Sedangkan dari sudut pandang Turki, kebutuhan dan keperluan militer tersebut menjadi prioritas. Hal itu juga akan mempertinggi ketergantungan militer Azerbaijan pada bantuan dan bimbingan Turki.
Peran Rusia terus melemah
Pada tingkat yang lebih luas, Turki juga diuntungkan oleh kekosongan yang tampak, karena tawaran militer Rusia ke Azerbaijan telah dibatasi secara ketat.
Rusia cenderung menyetujui kesepakatan penjualan senjata yang besar dan mahal selain pengadaan sistem senjata serangan modern.
Meskipun hubungan Rusia dengan Azerbaijan terus menguat melalui pejabat militer senior, kurangnya hubungan dengan tingkat yang lebih rendah seperti komandan unit dan perwira tingkat menengah, telah memberikan para penasihat dan instruktur militer Turki keuntungan yang jelas.
Akan tetapi, sudut kedua dari segitiga Karabakh ini, Rusia, memiliki keunggulan tersendiri yang melampaui pengaruh Turki.

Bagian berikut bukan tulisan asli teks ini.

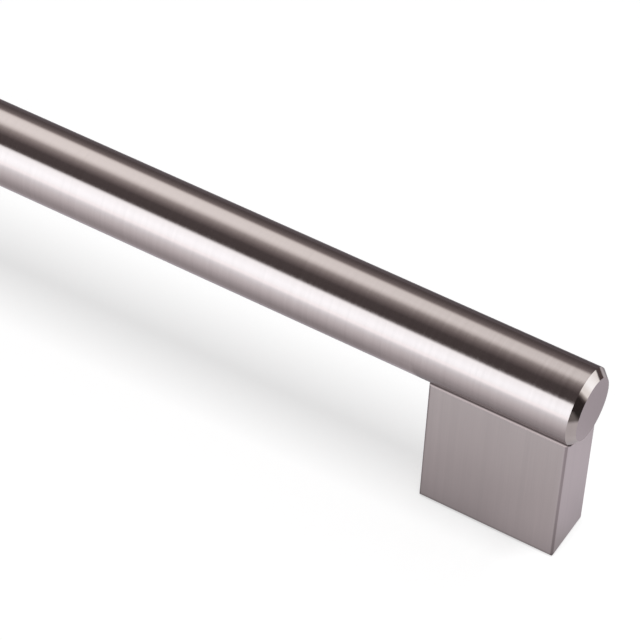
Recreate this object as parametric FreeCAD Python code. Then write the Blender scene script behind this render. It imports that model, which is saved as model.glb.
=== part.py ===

Terlepas dari keraguan atas ambisi Rusia di wilayah tersebut, Azerbaijan kini melihat Rusia sebagai satu-satunya pemain penting dalam konflik Karabakh.
Persepsi ini berasal dari beberapa faktor. Pertama, Azerbaijan mengakui bahwa Moskow telah mengambil inisiatif diplomatik dalam proses perdamaian Karabakh.
Keuntungan lain bagi Rusia adalah bahwa Armenia tidak hanya tidak memiliki alternatif keamanan yang nyata dari Rusia. Ketegangan yang semakin besar dan ancaman pertempuran yang semakin serius membuat Armenia semakin bergantung pada janji-janji keamanan oleh Rusia.
Akan tetapi, meskipun ada tekanan Rusia yang konstan dan konsisten terhadap pemerintah Armenia, hubungan Armenia dan Rusia bersifat transaksional.
Ketiga, seperti ditunjukkan pada pertempuran sebelumnya, hanya Rusia yang tanggap secara efektif atas konflik yang terjadi pada April 2016.
Ini juga terbukti dalam kenyataan bahwa satu-satunya kesepakatan gencatan senjata yang dicapai dalam konflik Karabakh ditengahi dengan keterlibatan Rusia.
Dalam jangka panjang juga, peran Rusia akan menjadi penting untuk setiap penyelesaian negosiasi atas Karabakh.
Selain itu, Rusia kemungkinan akan menjadi satu-satunya aktor regional yang mampu menegakkan perdamaian dan membantu memastikan setiap potensi kesepakatan perdamaian yang tahan lama.
Kekuatan Persia
Melihat ke masa depan dan di luar proyeksi kekuatan Turki dan keunggulan strategis Rusia, Iran adalah elemen ketiga dari segitiga Karabakh.
Iran sebagai aktor regional tidak bisa diremehkan.
Lebih khusus lagi, setelah kegagalan Iran dalam kesepakatan nuklir dengan negara Barat, negara itu sekarang bersiap untuk kembali melirik wilayah Kaukasus Selatan.
Artinya, ketegangan mendasar Iran dengan negara Barat bisa menjadi pendorong bagi peran Iran di Kaukasus Selatan, tidak seperti Irak dan Suriah, sekadar dua contoh penting.
Kembalinya Iran sebagai aktor regional di Kaukasus Selatan akan dimotivasi oleh keinginan untuk melawan dua saingan utama dan pihak yang dianggap penyusup, yakni Rusia dan Turki.
Bisa juga Iran punya motivasi untuk memperkuat daya gertaknya sebagai penganut Islam Syiah karena berteman dengan Azerbaijan sebagai sesama negara Syiah.
Selain itu, Teheran juga akan berhati-hati untuk tidak secara langsung menghadapi atau menantang baik Ankara atau Moskow, melainkan kemungkinan akan terus melemahkan dengan mengikis posisi saingannya di wilayah tersebut.
Dalam hal inilah, Iran akan meningkatkan hubungannya yang sudah baik dengan satu-satunya tetangganya yang stabil dan bersahabat, Armenia.
Dengan latar belakang itu, tahap berikutnya dari perebutan Karabakh kemungkinan akan mengantarkan pada periode ketidakstabilan baru di wilayah itu.
Bahkan, konflik itu, seperti disebut di awal tulisan ini, lebih tak terduga dalam apa yang oleh beberapa orang anggap sebagai bentrokan raksasa regional bahkan global yang akan datang.